On June 3, 2004, Tottenham announced that France coach Jacques Santini would become their new manager after Euro 2004.
Here we take a look at his appointment and what happened next.
Pioneer of French football
Santini was little known in England, but he had a great reputation in France after helping to turn Lyon into the country’s best team. He took over from Roger Lemerre as manager of the national team in 2002, given the task of rebuilding after the golden generation that won the 1998 World Cup and Euro 2000 had broken up. However, before Euro 2004, where France lost in the quarter-finals to Greece, Santini had already quit his post, with Spurs enticing him to the Premier League
Spurs’ search for success
Spurs had been in the doldrums for the best part of 15 years as a host of managers had failed to finish higher than seventh in the Premier League. They had big ambitions under Daniel Levy and looked abroad for the man to replace Glenn Hoddle.
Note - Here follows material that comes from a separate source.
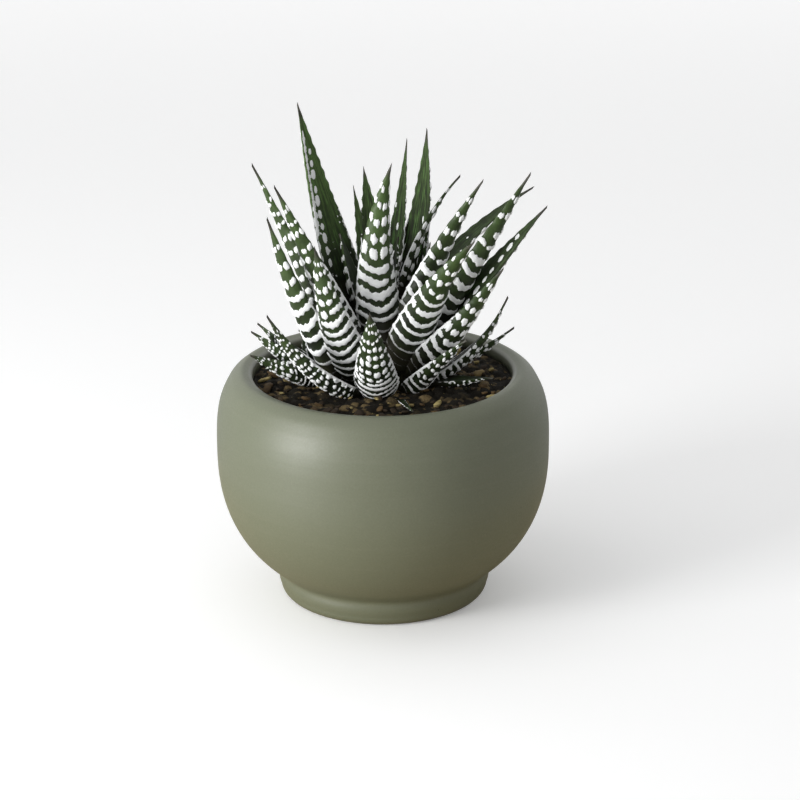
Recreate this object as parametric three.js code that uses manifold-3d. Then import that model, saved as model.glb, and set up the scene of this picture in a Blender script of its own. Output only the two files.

They tried to get Claudio Ranieri, who instead chose Valencia after his Chelsea sacking, so turned to Santini in a bid to earn a seat at the top table of English football.
155 days of chaos
Just 155 days later and after only 13 games Spurs’ Santini’s experiment was over. The Frenchman quit on November 6 citing personal reasons, but it was widely understood that disagreements with sporting director Frank Arnesen led to his departure. In his short stay he still managed to create something of a legacy, though, as Spurs’ tactics in a 0-0 draw at Chelsea led Jose Mourinho to coin the now famous phrase “parking the bus” phrase. Santini went on to manage Auxerre but has not worked since 2006, while Spurs appointed Martin Jol as his replacement and their climb up the Premier League began in earnest.